Now we get to the part where Barrett is going to be making north of $25 million per year after next season. Compared to some of the players that signed rookie extensions last year — Jaren Jackson Jr. at $104 million for four years, Mikal Bridges at $90 million for four years — it isn’t the easiest number to look at; we’ll see where Barrett’s draft classmates like Tyler Herro or Jordan Poole land on their next deals. Both of those players, albeit in supporting roles for far more successful teams, were able to post high-scoring seasons of their own on much better shooting percentages, including and especially from three. Barrett’s contract might be the one that sets the market for their extensions, if not the baseline.

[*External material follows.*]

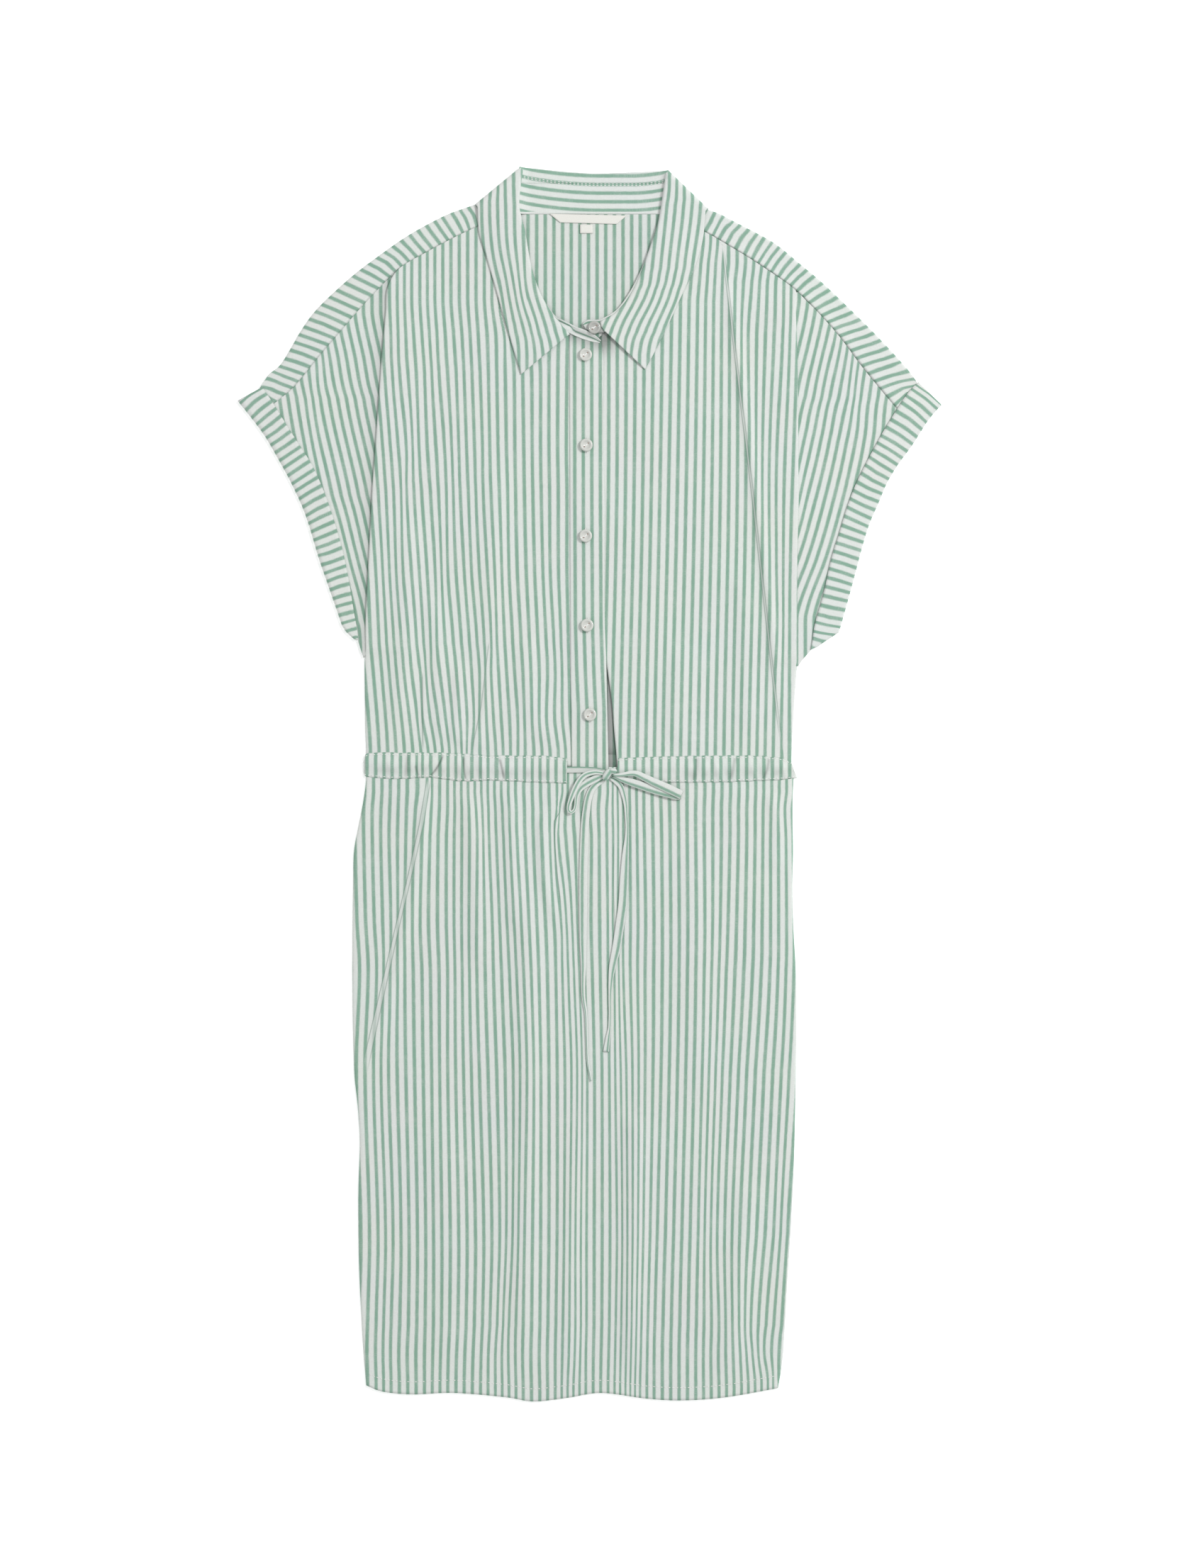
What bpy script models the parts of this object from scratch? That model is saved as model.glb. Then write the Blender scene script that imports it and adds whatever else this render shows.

Barrett is still figuring out who he is in the NBA. The Knicks aren’t paying him for what he is right now, so much as what he can be, and even as recently as the second half of last season, he was still going through the stage of discovery. With Julius Randle in a season-long slump, Barrett took over a greater share of the alpha duties for the Knicks — and he thrived. Barrett was the Knicks’ leading scorer after the All-Star break with 24.5 points per game, coming through often in the clutch and especially demonstrating a real craftiness in the lane that got him to the free throw line.
As a scorer, Barrett isn’t a straight-line speedster nor a high-flyer, and his jumper isn’t anything special. To get his, he has to work along the horizontal plane, criss-crossing the lane and using footwork to get to his spots. He’s an arrhythmic player, who pivots and hop-steps and changes pace in syncopated ways that can catch defenses on their back foot. He has the core strength and body balance to navigate the confines of the paint and play through, or around, contact. He’s a Mamba through and through, inspired by watching a young DeMar DeRozan in Toronto who was in turn taking his own footwork cues right from Kobe Bryant. Learning to play this way against superior athleticism can be more of a slow grind, as you learn the tools and tricks of an old head — Barrett’s finishing percentages at the rim last year were brutal.
However, after the All-Star break, only five players had a greater free throw rate than Barrett on at least the same usage: Joel Embiid, Giannis Antetokounmpo, Trae Young, Kristaps Porzingis and Brandon Ingram. Being able to create scoring chances like this, as a player who wasn’t even 22 years old until after the season, is something of real value. Barrett has the skill foundation to become a special sort of player, a true shot creator. It doesn’t always look great to be a young player who can “create his own shot” with mostly poor percentages to show for it, but sometimes, the percentages can mask a path towards something that works. He wouldn’t be the first young scoring off-guard to beat the empty-calorie accusations, especially if we go back to the DeRozan comparison.
The next part is going to be consistency, and building out a broader scoring package that can produce results nightly against different defensive looks. Part of that is just going to be getting the percentages up — getting to the line is much less useful when you’re only making 71.4 percent of the freebies. His jumper shows signs of being workable (40.1 percent on threes two seasons ago, mostly from the corner) and his defense is encouraging; the passing needs work, although team context matters and the Knicks weren’t exactly a dynamic offense presenting great kick-out options. The introduction of Jalen Brunson gives Barrett the best backcourt mate of his career, and if Randle can have anything resembling a bounce-back year, then that helps too. (He’s due for a good one; history tells us that every bad Randle year is followed by a good one as immutable basketball law.)
The Knicks aren’t expecting Barrett to become a star, necessarily — he would’ve been a max player if that was his projection. It would still be a winning outcome if he turns out to be something like the third best player on a championship team. For now, he’s still figuring it out, and they’re still figuring it out, and that’s all good. After moving on from the Mitchell talks, the Knicks are sitting on enough young players and draft assets to move in many ways from here. They may not have any true home-run prospects, but they aren’t without the sort of upside that can alter a franchise’s trajectory. They aren’t without flexibility. (I have seen the talk about Quentin Grimes’ potential, and I have seen the tape, and I am buying into the talk.) They can chase the next star to become available, and if the cost is too high once again, they can wait and see with what they have.
Patience, instead of instant gratification, feels like the modus operandi for these Knicks now, and that isn’t something standard to the team or its city. They were booing the draft pick of Ousmane Dieng at No. 11 this year, and then they were cheering when Dieng was traded for three future first-rounders, and then they were booing again when Mitchell went to the Cavs instead of his native New York. Time is on the side of these Knicks, though. There are many directions that Barrett can take from here that would work for the team and their next steps as a franchise, and he’s still just scratching the surface of those. For a guy who was averaging near 25 points per game at season’s end, he’s still in the process of self-discovery. He’s got his money, now. Let’s see what he makes real.